▶ _Records shown_
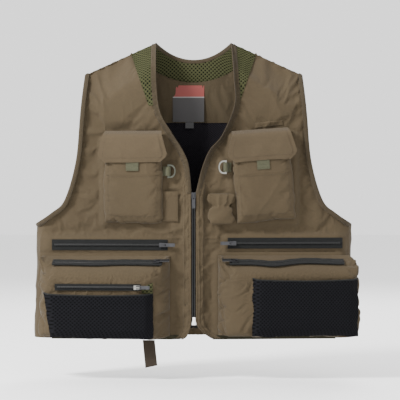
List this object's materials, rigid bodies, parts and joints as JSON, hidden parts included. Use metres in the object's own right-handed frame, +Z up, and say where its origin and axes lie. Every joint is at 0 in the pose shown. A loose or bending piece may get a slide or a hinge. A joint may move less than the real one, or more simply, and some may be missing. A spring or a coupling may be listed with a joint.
{
  "type": "fishing vest",
  "caption": "Sleeveless zip-front fishing vest with mesh collar, flapped chest pockets, zipped cargo pockets with mesh fronts, D-rings and a hem strap.",
  "frame": {"origin": "outer face of the mesh collar at the centre of the back neck edge", "axes": "+Z up as worn, +X towards the wearer's left across the chest, -Y out of the front"},
  "size_m": [0.6146, 0.1352, 0.6013],
  "materials": {
    "shell_fabric": "matte brushed nylon weave",
    "green_mesh": "open knit mesh",
    "black_mesh": "open knit mesh",
    "facing": "matte lining weave",
    "binding": "ribbed tape",
    "webbing": "ribbed webbing",
    "zip_tape": "woven tape with nylon coil",
    "zip_metal": "dark plated",
    "ring_metal": "polished steel",
    "box_metal": "bright satin",
    "label": "woven satin",
    "label_tab": "woven satin",
    "hook_loop": "hook and loop pile"
  },
  "bodies": {
    "root": {"back_panel": "shell_fabric", "collar_mesh": "green_mesh", "neck_binding": "binding", "yoke_facing": "facing", "back_lining_mesh": "black_mesh", "neck_label": "label", "size_tab": "label_tab", "shoulder_panel_right": "shell_fabric", "side_gore_right": "shell_fabric", "armhole_binding_right": "binding", "shoulder_panel_left": "shell_fabric", "side_gore_left": "shell_fabric", "armhole_binding_left": "binding"},
    "front_right": {"front_panel_right": "shell_fabric", "neck_edge_binding_right": "binding", "shoulder_mesh_right": "green_mesh", "chest_pouch_right": "shell_fabric", "flap_loop_tape_right": "hook_loop", "d_ring_tab_right": "webbing", "upper_right_zip": "zip_tape", "cargo_pocket_right": "shell_fabric", "cargo_right_zip": "zip_tape", "mesh_pocket_right": "black_mesh", "front_zip_right": "zip_tape", "slip_pocket_right": "shell_fabric", "mesh_right_zip": "zip_tape"},
    "flap_right": {"chest_flap_right": "shell_fabric", "flap_hook_tape_right": "hook_loop", "flap_tab_right": "webbing"},
    "ring_right": {"d_ring_right": "ring_metal"},
    "front_left": {"front_panel_left": "shell_fabric", "neck_edge_binding_left": "binding", "shoulder_mesh_left": "green_mesh", "chest_pouch_left": "shell_fabric", "flap_loop_tape_left": "hook_loop", "d_ring_tab_left": "webbing", "upper_left_zip": "zip_tape", "cargo_pocket_left": "shell_fabric", "cargo_left_zip": "zip_tape", "mesh_pocket_left": "black_mesh", "front_zip_left": "zip_tape", "front_zip_box": "box_metal", "tool_holder_left": "shell_fabric"},
    "flap_left": {"chest_flap_left": "shell_fabric", "flap_hook_tape_left": "hook_loop", "flap_tab_left": "webbing"},
    "ring_left": {"d_ring_left": "ring_metal"},
    "front_slider": {"front_slider": "zip_metal"},
    "front_pull": {"front_pull": "zip_metal"},
    "upper_right_slider": {"upper_right_slider": "zip_metal"},
    "upper_right_pull": {"upper_right_pull": "zip_metal"},
    "upper_left_slider": {"upper_left_slider": "zip_metal"},
    "upper_left_pull": {"upper_left_pull": "zip_metal"},
    "cargo_right_slider": {"cargo_right_slider": "zip_metal"},
    "cargo_right_pull": {"cargo_right_pull": "zip_metal"},
    "cargo_left_slider": {"cargo_left_slider": "zip_metal"},
    "cargo_left_pull": {"cargo_left_pull": "zip_metal"},
    "mesh_right_slider": {"mesh_right_slider": "zip_metal"},
    "mesh_right_pull": {"mesh_right_pull": "zip_metal"},
    "hem_strap": {"hem_strap": "binding"}
  },
  "joints": [
    {"name": "open_left", "type": "hinge", "parent": "root", "child": "front_left", "pos_m": [0.185, -0.07756, -0.165], "axis": [-0.5167, -0.0452, 0.855], "range_deg": [0, 33]},
    {"name": "open_right", "type": "hinge", "parent": "root", "child": "front_right", "pos_m": [-0.185, -0.07756, -0.165], "axis": [-0.5167, 0.0452, -0.855], "range_deg": [0, 33]},
    {"name": "front_zip", "type": "slide", "parent": "front_left", "child": "front_slider", "axis": [0, 0, -1], "range_m": [0, 0.22]},
    {"name": "front_pull_swing", "type": "hinge", "parent": "front_slider", "child": "front_pull", "pos_m": [0.0026, -0.09575, -0.2585], "axis": [-1, 0, 0], "range_deg": [0, 170]},
    {"name": "upper_right_zip", "type": "slide", "parent": "front_right", "child": "upper_right_slider", "axis": [-0.9962, 0.0872, 0], "range_m": [0, 0.196]},
    {"name": "upper_right_pull_swing", "type": "hinge", "parent": "upper_right_slider", "child": "upper_right_pull", "pos_m": [-0.05853, -0.095, -0.3507], "axis": [0, 0, -1], "range_deg": [0, 170]},
    {"name": "upper_left_zip", "type": "slide", "parent": "front_left", "child": "upper_left_slider", "axis": [0.9962, 0.0872, 0], "range_m": [0, 0.194]},
    {"name": "upper_left_pull_swing", "type": "hinge", "parent": "upper_left_slider", "child": "upper_left_pull", "pos_m": [0.07407, -0.09364, -0.3475], "axis": [0, 0, 1], "range_deg": [0, 170]},
    {"name": "cargo_right_zip", "type": "slide", "parent": "front_right", "child": "cargo_right_slider", "axis": [-0.9962, 0.0872, 0], "range_m": [0, 0.184]},
    {"name": "cargo_right_pull_swing", "type": "hinge", "parent": "cargo_right_slider", "child": "cargo_right_pull", "pos_m": [-0.0688, -0.11142, -0.37884], "axis": [-0.0708, -0.8091, -0.5834], "range_deg": [0, 170]},
    {"name": "cargo_left_zip", "type": "slide", "parent": "front_left", "child": "cargo_left_slider", "axis": [0.9962, 0.0872, 0], "range_m": [0, 0.193]},
    {"name": "cargo_left_pull_swing", "type": "hinge", "parent": "cargo_left_slider", "child": "cargo_left_pull", "pos_m": [0.07677, -0.11073, -0.37784], "axis": [-0.0708, 0.8091, 0.5834], "range_deg": [0, 170]},
    {"name": "mesh_right_zip", "type": "slide", "parent": "front_right", "child": "mesh_right_slider", "axis": [-0.9962, 0.0872, 0], "range_m": [0, 0.142]},
    {"name": "mesh_right_pull_swing", "type": "hinge", "parent": "mesh_right_slider", "child": "mesh_right_pull", "pos_m": [-0.10448, -0.12913, -0.428], "axis": [0, 0, -1], "range_deg": [0, 170]},
    {"name": "flap_lift_right", "type": "hinge", "parent": "front_right", "child": "flap_right", "pos_m": [-0.11224, -0.08584, -0.139], "axis": [-0.9962, 0.0872, 0], "range_deg": [0, 80]},
    {"name": "ring_swing_right", "type": "hinge", "parent": "front_right", "child": "ring_right", "pos_m": [-0.04689, -0.09507, -0.2135], "axis": [0, 0, -1], "range_deg": [0, 95]},
    {"name": "flap_lift_left", "type": "hinge", "parent": "front_left", "child": "flap_left", "pos_m": [0.1232, -0.08488, -0.136], "axis": [-0.9934, -0.0869, -0.075], "range_deg": [0, 80]},
    {"name": "ring_swing_left", "type": "hinge", "parent": "front_left", "child": "ring_left", "pos_m": [0.05994, -0.09393, -0.206], "axis": [0, 0, 1], "range_deg": [0, 95]},
    {"name": "strap_swing", "type": "hinge", "parent": "front_right", "child": "hem_strap", "pos_m": [-0.08343, -0.08926, -0.527], "axis": [0.9962, -0.0872, 0], "range_deg": [-60, 60]}
  ]
}
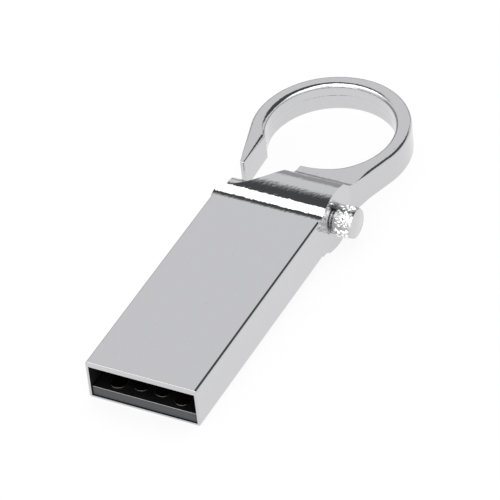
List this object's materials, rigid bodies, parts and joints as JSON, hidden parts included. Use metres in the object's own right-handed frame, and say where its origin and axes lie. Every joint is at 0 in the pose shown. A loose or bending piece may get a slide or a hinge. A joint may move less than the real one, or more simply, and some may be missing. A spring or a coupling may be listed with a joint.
{
  "type": "usb flash drive",
  "caption": "Capless metal memory stick whose rectangular shell is its own data plug, with a hook ring at the rear and a knurled screw that shuts the hook's gate.",
  "frame": {"origin": "centre of the plug's open mouth, on its front plane", "axes": "+Y from the mouth towards the hook ring, +X towards the knurled knob, +Z out of the face that the contacts point at"},
  "size_m": [0.0165, 0.0493, 0.0064],
  "materials": {
    "chrome_shell": "polished bright chrome plating on zinc alloy",
    "chrome_screw": "bright plated, knurled grip",
    "board_mask": "black solder mask on a thin circuit board",
    "mould_compound": "dark grey moulded epoxy with a fine matt grain",
    "adhesive": "double-sided film",
    "black_plastic": "moulded black plastic",
    "contact_gold": "thin gold plating",
    "silicon": "bare silicon die",
    "ceramic": "ceramic chip part"
  },
  "bodies": {
    "stick": {"plug_shell": "chrome_shell", "hook_tail": "chrome_shell", "module_substrate": "board_mask", "module_mould": "mould_compound", "glue_film": "adhesive", "filler_block": "black_plastic", "contact_supply": "contact_gold", "contact_data_minus": "contact_gold", "contact_data_plus": "contact_gold", "contact_ground": "contact_gold", "controller_die": "silicon", "flash_die_lower": "silicon", "flash_die_upper": "silicon", "capacitor_1": "ceramic", "capacitor_2": "ceramic", "capacitor_3": "ceramic", "capacitor_4": "ceramic", "resistor_1": "ceramic", "resistor_2": "ceramic", "resistor_3": "ceramic"},
    "screw_shank": {"gate_screw": "chrome_screw"},
    "screw_knob": {"knurled_knob": "chrome_screw"}
  },
  "joints": [
    {"name": "gate_slide", "type": "slide", "parent": "stick", "child": "screw_shank", "axis": [1, 0, 0], "range_m": [-0.00025, 0.004]},
    {"name": "screw_turn", "type": "hinge", "parent": "screw_shank", "child": "screw_knob", "pos_m": [0.0063, 0.03, 0], "axis": [1, 0, 0], "range_deg": [-180, 2880]}
  ],
  "couplings": [
    {"joint": "screw_turn", "follows": "gate_slide", "rad_per_m": 12566}
  ]
}
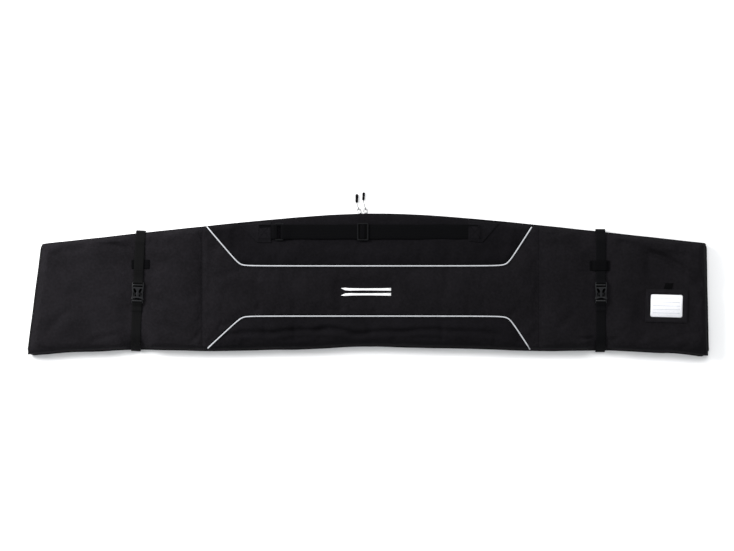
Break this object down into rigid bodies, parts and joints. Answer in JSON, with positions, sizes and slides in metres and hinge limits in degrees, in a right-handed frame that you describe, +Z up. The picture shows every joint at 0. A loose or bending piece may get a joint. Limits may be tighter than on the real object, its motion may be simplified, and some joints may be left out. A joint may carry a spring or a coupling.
{
  "type": "padded ski carry bag",
  "caption": "Long padded ski carry bag lying flat, with an edge zip, webbing handle, buckled compression straps and a card window.",
  "frame": {"origin": "on the floor under the middle of the bag, on the underside of the back panel", "axes": "+X along the length, towards the card window; +Y towards the zip edge; +Z up, out of the front"},
  "size_m": [1.8, 0.4327, 0.0474],
  "materials": {
    "shell_fabric": "matt woven polyester over foam",
    "webbing": "ribbed polyester webbing",
    "hard_plastic": "moulded acetal, fine satin",
    "piping": "light woven piping",
    "print": "flat screen print",
    "zip_metal": "dull nickel plate",
    "coil_plastic": "nylon coil",
    "pull_cord": "braided cord",
    "grip_rubber": "moulded rubber",
    "clear_vinyl": "clear film",
    "card": "uncoated card",
    "vinyl": "fine-grain vinyl"
  },
  "bodies": {
    "bag": {"back_panel": "shell_fabric", "bottom_fold_tape": "shell_fabric", "buckle_left_female": "hard_plastic", "buckle_right_female": "hard_plastic", "card_frame": "vinyl", "card_window": "clear_vinyl", "end_seam_tape_left": "shell_fabric", "end_seam_tape_right": "shell_fabric", "front_panel_centre": "shell_fabric", "front_panel_left": "shell_fabric", "front_panel_lower": "shell_fabric", "front_panel_right": "shell_fabric", "front_panel_upper": "shell_fabric", "handle_patch_left": "shell_fabric", "handle_patch_right": "shell_fabric", "handle_ring_tab": "webbing", "handle_strap_main": "webbing", "handle_strap_return": "webbing", "mark_ski_lower": "print", "mark_ski_upper": "print", "piping_lower": "piping", "piping_upper": "piping", "strap_keeper_left": "webbing", "strap_keeper_right": "webbing", "strap_left_back": "webbing", "strap_left_lower": "webbing", "strap_left_upper": "webbing", "strap_right_back": "webbing", "strap_right_lower": "webbing", "strap_right_upper": "webbing", "zip_coil": "coil_plastic", "zip_end_tab_left": "shell_fabric", "zip_end_tab_right": "shell_fabric", "zip_tape_lower": "shell_fabric", "zip_tape_upper": "shell_fabric"},
    "slider_left": {"zip_slider_left": "zip_metal"},
    "bail_left": {"zip_bail_left": "zip_metal"},
    "pull_left": {"pull_cord_left": "pull_cord", "pull_grip_left": "grip_rubber"},
    "slider_right": {"zip_slider_right": "zip_metal"},
    "bail_right": {"zip_bail_right": "zip_metal"},
    "pull_right": {"pull_cord_right": "pull_cord", "pull_grip_right": "grip_rubber"},
    "plug_left": {"buckle_left_male": "hard_plastic"},
    "latch_left_a": {"buckle_left_prong_a": "hard_plastic"},
    "latch_left_b": {"buckle_left_prong_b": "hard_plastic"},
    "plug_right": {"buckle_right_male": "hard_plastic"},
    "latch_right_a": {"buckle_right_prong_a": "hard_plastic"},
    "latch_right_b": {"buckle_right_prong_b": "hard_plastic"},
    "glide": {"tri_glide": "hard_plastic"},
    "ring": {"handle_ring": "hard_plastic"},
    "card": {"lined_card": "card", "card_pull_tab": "webbing"}
  },
  "joints": [
    {"name": "zip_run_left", "type": "hinge", "parent": "bag", "child": "slider_left", "pos_m": [0.025, -3.579, 0.0115], "axis": [0, 0, 1], "range_deg": [0, 8.1]},
    {"name": "bail_swing_left", "type": "hinge", "parent": "slider_left", "child": "bail_left", "pos_m": [-0.01809, 0.18855, 0.0115], "axis": [0.9999, 0.0114, 0], "range_deg": [0, 100]},
    {"name": "pull_swing_left", "type": "hinge", "parent": "bail_left", "child": "pull_left", "pos_m": [-0.02382, 0.20149, 0.00306], "axis": [0.9999, 0.0114, 0], "range_deg": [0, 40]},
    {"name": "zip_run_right", "type": "hinge", "parent": "bag", "child": "slider_right", "pos_m": [0.025, -3.579, 0.0115], "axis": [0, 0, -1], "range_deg": [0, 8.9]},
    {"name": "bail_swing_right", "type": "hinge", "parent": "slider_right", "child": "bail_right", "pos_m": [-0.00406, 0.18869, 0.0115], "axis": [1, 0.0077, 0], "range_deg": [0, 100]},
    {"name": "pull_swing_right", "type": "hinge", "parent": "bail_right", "child": "pull_right", "pos_m": [-0.00571, 0.20167, 0.00306], "axis": [1, 0.0077, 0], "range_deg": [0, 40]},
    {"name": "buckle_release_left", "type": "slide", "parent": "bag", "child": "plug_left", "axis": [-0.0454, -0.999, 0], "range_m": [0, 0.034], "deforming": ["strap_left_lower"]},
    {"name": "latch_squeeze_left_a", "type": "hinge", "parent": "plug_left", "child": "latch_left_a", "pos_m": [-0.59819, -0.03807, 0.043], "axis": [0, 0, 1], "range_deg": [0, 7], "stiffness_Nm_per_rad": 0.05},
    {"name": "latch_squeeze_left_b", "type": "hinge", "parent": "plug_left", "child": "latch_left_b", "pos_m": [-0.61537, -0.03729, 0.043], "axis": [0, 0, -1], "range_deg": [0, 7], "stiffness_Nm_per_rad": 0.05},
    {"name": "buckle_release_right", "type": "slide", "parent": "bag", "child": "plug_right", "axis": [0, -1, 0], "range_m": [0, 0.034], "deforming": ["strap_right_lower"]},
    {"name": "latch_squeeze_right_a", "type": "hinge", "parent": "plug_right", "child": "latch_right_a", "pos_m": [0.6241, -0.0377, 0.043], "axis": [0, 0, 1], "range_deg": [0, 7], "stiffness_Nm_per_rad": 0.05},
    {"name": "latch_squeeze_right_b", "type": "hinge", "parent": "plug_right", "child": "latch_right_b", "pos_m": [0.6069, -0.0377, 0.043], "axis": [0, 0, -1], "range_deg": [0, 7], "stiffness_Nm_per_rad": 0.05},
    {"name": "handle_adjust", "type": "slide", "parent": "bag", "child": "glide", "axis": [1, 0, 0], "range_m": [-0.12, 0.1], "deforming": ["handle_strap_return"]},
    {"name": "ring_tilt", "type": "hinge", "parent": "bag", "child": "ring", "pos_m": [-0.242, 0.1405, 0.0423], "axis": [0, -1, 0], "range_deg": [0, 20], "deforming": ["handle_strap_main"]},
    {"name": "card_slide", "type": "slide", "parent": "bag", "child": "card", "axis": [0.0262, 0.9997, 0], "range_m": [0, 0.07]}
  ],
  "couplings": [
    {"joint": "latch_squeeze_left_b", "follows": "latch_squeeze_left_a", "ratio": 1},
    {"joint": "latch_squeeze_right_b", "follows": "latch_squeeze_right_a", "ratio": 1}
  ]
}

▶ _Stated goal_
The answer should be a single number: the count of lines in the data that include the string "rigid".

▶ _Final result_
3